„Fatales Signal: Bewährte Strukturen werden gefährdet und Niedergelassene benachteiligt“

Eckpunkte – Bund-Länder-Arbeitsgruppe will Portalpraxen auf Kosten der Niedergelassenen zwangsweise einführen. Diesen geplanten staatlichen Eingriff kritisiert der Vorstand der KBV.

Berlin, 8. Oktober 2015
– „Das ist ein fatales Signal“, kommentierte der Vorstand der Kassenärztlichen Bundesvereinigung (KBV), Dr. Andreas Gassen und Dipl.-Med. Regina Feldmann, die Eckpunkte der Bund-Länder-Arbeitsgruppe zum Entwurf des Krankenhausstrukturgesetzes. „Nicht nur, dass die Niedergelassenen wieder einmal benachteiligt und die Krankenhäuser geschont werden. Schlimmer noch ist, dass bestehende und gut funktionierende Strukturen in ihrem Bestand gefährdet werden“, sagte der Vorstandsvorsitzende Gassen.

KBV-Vorstand Feldmann erklärte: „In vielen Regionen arbeiten Kassenärztliche Vereinigungen (KVen) und Krankenhäuser gut zusammen.
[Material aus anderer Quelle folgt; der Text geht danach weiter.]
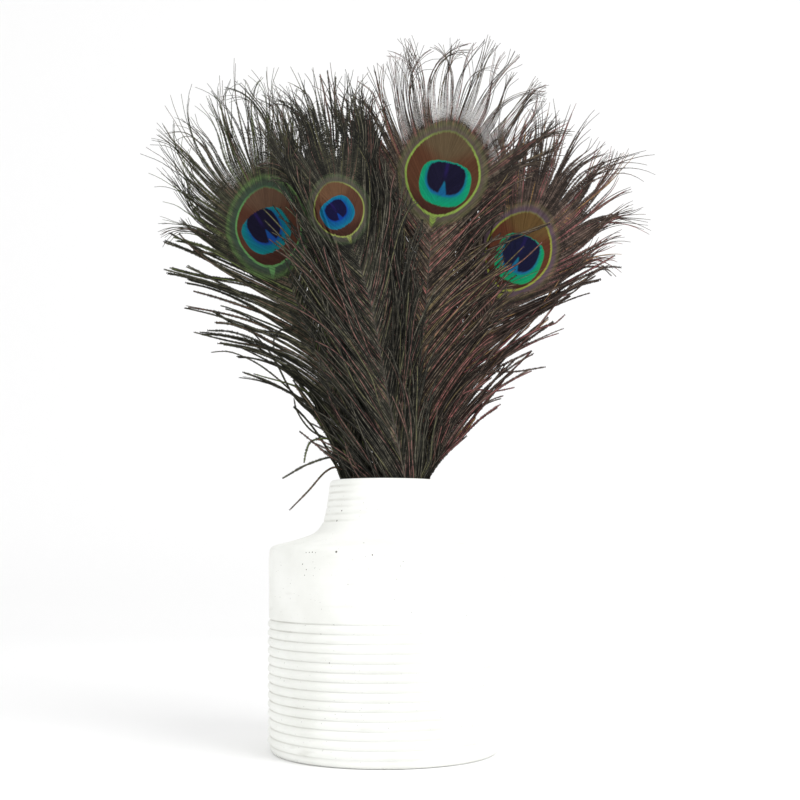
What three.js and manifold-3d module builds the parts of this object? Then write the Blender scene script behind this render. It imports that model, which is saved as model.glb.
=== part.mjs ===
// A small white stoneware vase holding four peacock train feathers.
// Millimetres, +Z up. The origin is the centre of the vase's flat foot, and the feathers face -Y.
// Each feather grew as one piece, so its quill, eye and locks of barbs are one solid.
import * as THREE from 'three'
import Module from 'manifold-3d'
import { mergeVertices } from 'three/addons/utils/BufferGeometryUtils.js'

const wasm = await Module()
wasm.setup()

// ---------------------------------------------------------------- solids from meshes

// A closed three.js geometry as a manifold-3d solid.
function solidOf(geometry) {
  const bare = new THREE.BufferGeometry()
  bare.setAttribute('position', geometry.getAttribute('position').clone())
  if (geometry.index) bare.setIndex(geometry.index.clone())
  const merged = mergeVertices(bare, 1e-4)
  const vertProperties = new Float32Array(merged.getAttribute('position').array)
  const corners = Array.from(merged.index.array)
  const triVerts = []
  for (let i = 0; i < corners.length; i += 3) {
    const [a, b, c] = corners.slice(i, i + 3)
    if (a !== b && b !== c && c !== a) triVerts.push(a, b, c)
  }
  return new wasm.Manifold(new wasm.Mesh({ numProp: 3, vertProperties, triVerts: new Uint32Array(triVerts) }))
}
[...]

Es gibt schon heute zahlreiche Bereitschaftspraxen niedergelassener Kolleginnen und Kollegen an Kliniken. Patienten werden dort – je nach Schwere der Erkrankung – direkt ans Krankenhaus verwiesen, im ambulanten Notdienst behandelt oder gebeten, am nächsten Tag ihren Hausarzt aufzusuchen.“

Feldmann wies darauf hin, dass die meisten Fälle im organisierten Ärztlichen Bereitschaftsdienst zu verzeichnen sind und nicht in den Notaufnahmen der Kliniken. „Im Rahmen einer gerade laufenden Studie der KBV zeigt sich als erster deutlicher Trend, dass je höher die Dichte an Hausärzten vor Ort ist, umso geringer die Zahl der Behandlungen in den Notfallambulanzen der Krankenhäuser ausfällt.“ Sie forderte die Politik auf, „endlich die richtigen Steuerungssignale zu senden“.
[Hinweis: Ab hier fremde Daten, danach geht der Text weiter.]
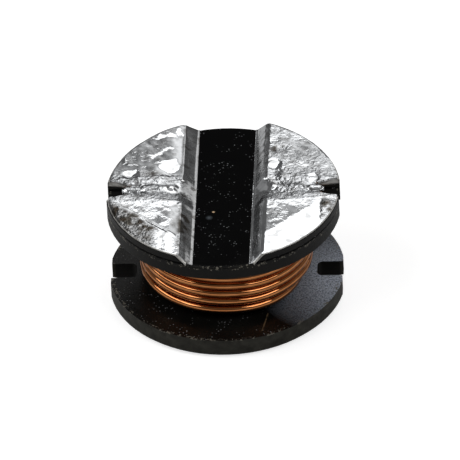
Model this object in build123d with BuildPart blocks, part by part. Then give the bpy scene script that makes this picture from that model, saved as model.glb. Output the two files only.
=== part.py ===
from build123d import *
import os
from math import cos, radians, sin, tan

# An open surface-mount power inductor: a ferrite drum, one enamelled copper wire wound on its post,
# and two metallised lands with solder over the wire's ends. Millimetres, +Z up, terminals on top.
# The origin is in the middle of the plain flange's underside. X runs from notch to notch, and Y along
# the groove between the two terminals.

# Overall sizes
flange_across = 10.0
flange_deep = 10.0
total_height = 5.4

# Drum
plain_flange_thickness = 0.93
plain_flat_length = 1.78
plain_rim_chamfer = 0.2
terminal_flat_length = 1.28
winding_window = 3.33
post_diameter = 4.74
post_root_chamfer = 0.2

# Notches, groove and troughs
notch_width = 1.0
notch_depth = 1.1
notch_corner_radius = 0.25
groove_width = 3.5
groove_wall_angle = 45
groove_depth = 0.35
groove_foot_radius = 0.1
groove_lip_radius = 0.15
trough_depth = 0.46
trough_inner_width = 2.0
trough_wall_angle = 40

# Wire and its layers
wire_diameter = 0.38
bare_wire_diameter = 0.36
turn_pitch = 0.41
layer_pitch = 0.33
turn_flats = 4
layer_count = 4
outer_turns = 6
winding_clearance = 0.02

# Leads through the notches
lead_rise_angle = 30
lead_bend_radius = 0.3
lead_clearance = 0.05
lead_end_from_notch = 0.6

# Terminals and solder
land_metal = 0.05
land_foot_gap = 0.05
land_rim_gap = 0.03
solder_coat = 0.12
solder_rim_gap = 0.07
solder_rim_drop = 0.09
solder_flat_radius = 3.6
saddle_inner_depth = 0.3
saddle_outer_depth = 0.03

# Heights worked out from these
metal_top = total_height - solder_coat
ferrite_top = metal_top - land_metal
terminal_underside = plain_flange_thickness + winding_window
groove_floor = ferrite_top - groove_depth

# Half sizes
half_across = flange_across / 2
half_deep = flange_deep / 2
groove_foot = groove_width / 2 - groove_depth * tan(radians(groove_wall_angle))
notch_end = half_across - notch_depth
wire_radius = wire_diameter / 2
lead_radius = bare_wire_diameter / 2
margin = 1.0


def flange_outline(flat_length):
    """A flange from above: two long arcs that meet two short flats, each flat cut by a wire notch."""
    half_flat = flat_length / 2
    with BuildSketch() as outline:
        with BuildLine():
            back = ThreePointArc((-half_across, half_flat), (0, half_deep), (half_across, half_flat))
            right = Line(back @ 1, (half_across, -half_flat))
            front = ThreePointArc(right @ 1, (0, -half_deep), (-half_across, -half_flat))
            Line(front @ 1, back @ 0)
        make_face()
        with Locations((half_across, 0), (-half_across, 0)):
            Rectangle(2 * notch_depth, notch_width, mode=Mode.SUBTRACT)
        inner_corners = outline.vertices().filter_by(lambda v: abs(abs(v.X) - notch_end) < 1e-6)
        fillet(inner_corners, notch_corner_radius)
    return outline.sketch


def channel_cutter():
    """What the groove and the two troughs leave empty in the terminal flange."""
    trough_floor = ferrite_top - trough_depth
    wall_spread = trough_depth * tan(radians(trough_wall_angle))
    with BuildPart() as cutter:
        with BuildSketch(Plane.XZ) as groove:
            with BuildLine():
                Polyline(
                    (-groove_foot, groove_floor),
                    (groove_foot, groove_floor),
                    (groove_width / 2, ferrite_top),
                    (groove_width / 2, ferrite_top + margin),
                    (-groove_width / 2, ferrite_top + margin),
                    (-groove_width / 2, ferrite_top),
                    close=True,
                )
            make_face()
            fillet(groove.vertices().group_by(Axis.Y)[0], groove_foot_radius)
        extrude(amount=flange_deep, both=True)
        for place, width in ((groove_foot, trough_inner_width), (half_across + margin, notch_width)):
            with BuildSketch(Plane.YZ.offset(place)):
                with BuildLine():
                    Polyline(
                        (wall_spread - width / 2, trough_floor),
                        (width / 2 - wall_spread, trough_floor),
                        (width / 2, ferrite_top),
                        (width / 2, ferrite_top + margin),
                        (-width / 2, ferrite_top + margin),
                        (-width / 2, ferrite_top),
                        close=True,
                    )
                make_face()
        loft()
        mirror(about=Plane.YZ)
    return cutter.part


# Drum core: plain flange, post, terminal flange
with BuildPart() as drum_core:
    with BuildSketch():
        add(flange_outline(plain_flat_length))
    extrude(amount=plain_flange_thickness)
    underside = drum_core.faces().sort_by(Axis.Z)[0]
    chamfer(underside.edges(), plain_rim_chamfer)
    with BuildSketch(Plane.XY.offset(terminal_underside)):
        add(flange_outline(terminal_flat_length))
    extrude(amount=ferrite_top - terminal_underside)
    with BuildSketch(Plane.XY.offset(plain_flange_thickness)):
        Circle(post_diameter / 2)
    extrude(amount=winding_window)
    roots = drum_core.edges().filter_by(GeomType.CIRCLE)
    roots = roots.filter_by(lambda e: abs(e.radius - post_diameter / 2) < 1e-6)
    chamfer(roots, post_root_chamfer)
    add(channel_cutter(), mode=Mode.SUBTRACT)
    groove_face = drum_core.faces().filter_by(lambda f: abs(f.center().Z - groove_floor) < 1e-6)
    groove_ends = groove_face.edges().filter_by(lambda e: abs(e.center().Y) > half_deep / 2)
    fillet(groove_ends, groove_lip_radius)

# Winding: the outer layer's turns on a plain ring that stands for the layers inside it, and one lead
# at each notch
first_layer = post_diameter / 2 + winding_clearance + wire_radius
outer_layer = first_layer + (layer_count - 1) * layer_pitch
lead_run_height = terminal_underside - winding_clearance - lead_radius
top_turn = lead_run_height - lead_radius - winding_clearance - wire_radius
lowest_turn = top_turn - (outer_turns - 1) * turn_pitch

# The next layer in has one turn more, so it stands half a turn above and below the outer one
inner_layer = outer_layer - layer_pitch
inner_top = top_turn + turn_pitch / 2 + wire_radius
inner_bottom = lowest_turn - turn_pitch / 2 - wire_radius
bore = post_diameter / 2 + winding_clearance

# A turn's round outside stands as a few flats, from the valley below it to the valley above it
turns_outside = []
for turn_middle in [lowest_turn + turn * turn_pitch for turn in range(outer_turns)]:
    for flat in range(turn_flats):
        angle = radians(180 * flat / turn_flats - 90)
        corner_radius = outer_layer + wire_radius * cos(angle)
        corner_height = turn_middle + turn_pitch / 2 * sin(angle)
        turns_outside.append((corner_radius, corner_height))

lead_x = notch_end + lead_clearance + lead_radius
trough_lead_height = ferrite_top - trough_depth + land_metal + lead_clearance + lead_radius
rise = Vector(outer_layer - layer_pitch / 2, 0, top_turn - turn_pitch).rotate(Axis.Z, -lead_rise_angle)

with BuildPart() as right_lead:
    with BuildLine():
        route = FilletPolyline(
            rise,
            (rise.X, rise.Y, lead_run_height),
            (lead_x, 0, lead_run_height),
            (lead_x, 0, trough_lead_height),
            (notch_end - lead_end_from_notch, 0, trough_lead_height),
            radius=lead_bend_radius,
        )
    with BuildSketch(Plane(origin=route @ 0, z_dir=route % 0)):
        Circle(lead_radius)
    sweep()

with BuildPart() as winding:
    with BuildSketch(Plane.XZ):
        with BuildLine():
            Polyline(
                *turns_outside,
                (outer_layer, top_turn + turn_pitch / 2),
                (inner_layer, inner_top),
                (bore, inner_top),
                (bore, inner_bottom),
                (inner_layer, inner_bottom),
                close=True,
            )
        make_face()
    revolve(axis=Axis.Z)
    add(right_lead.part)
    add(right_lead.part.rotate(Axis.Z, 180))


def right_land(rim_gap):
    """The right half of the terminal flange from above, out from the groove's foot, in from the rim."""
    with BuildSketch() as land:
        offset(flange_outline(terminal_flat_length), amount=-rim_gap)
        with Locations((groove_foot + land_foot_gap - flange_across, 0)):
            Rectangle(2 * flange_across, 2 * flange_deep, mode=Mode.SUBTRACT)
    return land.sketch


# Terminals: metal on the land's flat, down the groove's wall and through the trough
with BuildPart() as terminal_right:
    with BuildSketch(Plane.XY.offset(terminal_underside)):
        add(right_land(land_rim_gap))
    extrude(amount=total_height - terminal_underside)
    add(drum_core.part.moved(Pos(0, 0, land_metal)), mode=Mode.INTERSECT)
    add(drum_core.part, mode=Mode.SUBTRACT)

with BuildPart() as terminal_left:
    mirror(terminal_right.part, about=Plane.YZ)


def solder_saddle():
    """The hollow along the trough: shallow by the notch, deep and wide where it opens into the groove."""
    sections = (
        (groove_foot, trough_inner_width / 2, saddle_inner_depth),
        (notch_end, notch_width / 2, saddle_outer_depth),
    )
    with BuildPart() as saddle:
        for place, half_width, depth in sections:
            radius = (half_width**2 + depth**2) / (2 * depth)
            with BuildSketch(Plane.YZ.offset(place)):
                with Locations((0, total_height + radius - depth)):
                    Circle(radius)
        loft()
        extrude(saddle.faces().sort_by(Axis.X)[-1], amount=notch_depth)
    return saddle.part


def solder_dome():
    """What bounds the solder from above: level in the middle of the part, and curved down to the rim."""
    with BuildPart() as dome:
        with BuildSketch(Plane.XZ):
            with BuildLine():
                level = Line((0, total_height), (solder_flat_radius, total_height))
                slope = TangentArc(
                    level @ 1,
                    (half_across, total_height - solder_rim_drop),
                    tangent=(1, 0),
                )
                Polyline(slope @ 1, (half_across + margin, 0), (0, 0), level @ 0)
            make_face()
        revolve(axis=Axis.Z)
    return dome.part


# Solder: a thin coat over the metal that fills the trough round the wire's end
with BuildPart() as solder_right:
    with BuildSketch(Plane.XY.offset(ferrite_top - trough_depth)):
        add(right_land(solder_rim_gap))
    extrude(amount=total_height - ferrite_top + trough_depth)
    add(solder_dome(), mode=Mode.INTERSECT)
    add(solder_saddle(), mode=Mode.SUBTRACT)
    with BuildSketch(Plane.XZ):
        with BuildLine():
            Polyline(
                (-groove_foot, groove_floor + land_metal + solder_coat),
                (groove_foot, groove_floor + land_metal + solder_coat),
                (groove_width / 2, total_height),
                (groove_width / 2, total_height + margin),
                (-groove_foot, total_height + margin),
                close=True,
            )
        make_face()
    extrude(amount=flange_deep, both=True, mode=Mode.SUBTRACT)
    add(drum_core.part, mode=Mode.SUBTRACT)
    add(terminal_right.part, mode=Mode.SUBTRACT)
    add(right_lead.part, mode=Mode.SUBTRACT)

with BuildPart() as solder_left:
    mirror(solder_right.part, about=Plane.YZ)

# Written files
os.makedirs("parts", exist_ok=True)
drum_core.part.label = "drum_core"
export_step(drum_core.part, "parts/drum_core.step")
winding.part.label = "winding"
export_step(winding.part, "parts/winding.step")
terminal_left.part.label = "terminal_left"
export_step(terminal_left.part, "parts/terminal_left.step")
terminal_right.part.label = "terminal_right"
export_step(terminal_right.part, "parts/terminal_right.step")
solder_left.part.label = "solder_left"
export_step(solder_left.part, "parts/solder_left.step")
solder_right.part.label = "solder_right"
export_step(solder_right.part, "parts/solder_right.step")
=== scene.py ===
import math

import bpy
from mathutils import Matrix, Vector, noise


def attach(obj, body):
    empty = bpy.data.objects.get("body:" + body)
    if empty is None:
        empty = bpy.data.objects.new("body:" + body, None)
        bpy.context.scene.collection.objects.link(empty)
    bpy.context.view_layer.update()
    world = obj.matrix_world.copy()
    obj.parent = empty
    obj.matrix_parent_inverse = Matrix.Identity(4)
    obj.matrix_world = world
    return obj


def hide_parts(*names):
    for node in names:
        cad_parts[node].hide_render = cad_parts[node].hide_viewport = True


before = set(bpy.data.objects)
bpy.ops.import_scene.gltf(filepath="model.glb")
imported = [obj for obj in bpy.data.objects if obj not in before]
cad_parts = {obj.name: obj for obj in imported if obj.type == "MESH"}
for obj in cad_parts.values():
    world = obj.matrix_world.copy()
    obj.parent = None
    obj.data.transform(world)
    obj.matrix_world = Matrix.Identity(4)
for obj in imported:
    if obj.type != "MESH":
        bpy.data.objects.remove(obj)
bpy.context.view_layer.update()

# An open drum inductor, terminals up: a dark ferrite drum, one enamelled copper wire, and two lands of
# bright crinkled solder. X runs from notch to notch, Y along the groove, and the part stands on Z = 0.
# Sizes are in millimetres until a piece is finished, and MM makes them metres.
MM = 0.001

# Drum. A flange's back arc has its middle a little in front of the part's, and the front arc behind it.
FLANGE_RADIUS = 5.047
FLANGE_CENTRE_SHIFT = 0.047
NOTCH_END = 3.9
NOTCH_HALF_WIDTH = 0.5
NOTCH_CORNER = 0.25
PLAIN_FLANGE_TOP = 0.93
GROOVE_FLOOR = 4.88
GROOVE_FOOT = 1.40
GROOVE_LIP = 1.75

# Wire
WIRE_RADIUS = 0.19
LAYER_PITCH = 0.33
FIRST_LAYER = 2.58
OUTER_LAYER = FIRST_LAYER + 3 * LAYER_PITCH
TURN_STEPS = 64
LEAD_X = 4.13
LEAD_RUN_HEIGHT = 4.06
LEAD_TOP = 5.14
LEAD_BEND = 0.34

# The three hidden layers, from the post outwards: first and last turn, first and last height
HIDDEN_LAYERS = (
    (-0.40, -5.60, 3.86, 1.40),
    (-5.62, -11.0, 1.55, 3.66),
    (-11.05, -15.79, 3.47, 1.285),
)

# The layer that is seen: its first and last turn, and its turns' heights at the front from the top down
OUTER_FIRST_TURN = 5.21
OUTER_LAST_TURN = -0.66
TURN_HEIGHTS = (3.60, 3.20, 2.80, 2.40, 2.00, 1.54, 1.28)

# Solder and the metal under it
METAL_TOP = 5.28
METAL_THICKNESS = 0.05
SOLDER_TOP = 5.40
SOLDER_LEVEL = SOLDER_TOP - 0.012
SOLDER_RIM_GAP = 0.07
SOLDER_FILM = 0.014


def deselect_all():
    """Nothing is selected, so that an operator acts only on what comes next."""
    bpy.ops.object.select_all(action="DESELECT")


def choose(piece):
    """Makes a piece the active object and the only selected one."""
    deselect_all()
    piece.select_set(True)
    bpy.context.view_layer.objects.active = piece


def set_size(piece):
    """Turns a piece modelled in millimetres at the origin into metres, in its mesh."""
    choose(piece)
    piece.scale = (MM, MM, MM)
    bpy.ops.object.transform_apply(location=False, rotation=False, scale=True)


def ease(low, high, value):
    """Goes smoothly from 0 at low to 1 at high."""
    share = min(max((value - low) / (high - low), 0.0), 1.0)
    return share * share * (3 - 2 * share)


# Materials
def new_material(name):
    """An empty node material, with its tree, output and shader."""
    material = bpy.data.materials.new(name)
    material.use_nodes = True
    tree = material.node_tree
    tree.nodes.clear()
    output = tree.nodes.new("ShaderNodeOutputMaterial")
    shader = tree.nodes.new("ShaderNodeBsdfPrincipled")
    tree.links.new(shader.outputs["BSDF"], output.inputs["Surface"])
    return material, tree, shader


def object_noise(tree, scale_per_mm, detail=3.0, roughness=0.5):
    """Noise fixed to the object. The scale is in features a millimetre."""
    place = tree.nodes.new("ShaderNodeTexCoord")
    pattern = tree.nodes.new("ShaderNodeTexNoise")
    pattern.inputs["Scale"].default_value = scale_per_mm / MM
    pattern.inputs["Detail"].default_value = detail
    pattern.inputs["Roughness"].default_value = roughness
    tree.links.new(place.outputs["Object"], pattern.inputs["Vector"])
    return pattern.outputs["Fac"]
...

„Es hat sich zum einen der Trend insbesondere bei jüngeren Menschen verstärkt, am Wochenende und an Feiertagen gezielt die Notaufnahme von Krankenhäusern aufzusuchen“, so Feldmann weiter. „Diese Aufnahmen sind aber ausschließlich für echte Notfälle dar. Zum anderen kommt hinzu, dass Krankenhäuser teilweise gerne alle Patienten aufnehmen und ihre Ambulanzen sogar bewerben. Krankenhäuser erhalten für stationäre Aufnahmen höhere Vergütungen als für eine ambulante Behandlung der Patienten.“

Die Aufnahmen direkt aus Notfallambulanzen treiben den allgemeinen Fallzahlanstieg in Krankenhäusern an. Dies belegen auch Zahlen des Zentralinstituts für die kassenärztliche Versorgung in Deutschland (Zi). Die Zi-Wissenschaftler hatten für die Analyse der Notfallbehandlungen bundesweite Abrechnungsdaten aus den Jahren 2009 bis 2014 ausgewertet. Demzufolge stiegen die Patientenzahlen besonders in Notfallambulanzen der Krankenhäuser. „Wer vermeidbare Krankenhausaufnahmen reduzieren will, muss die Inanspruchnahme von Krankenhausambulanzen minimieren. Das geht nur mit einer sinnvollen Steuerung der Patienten“, stellte Gassen klar.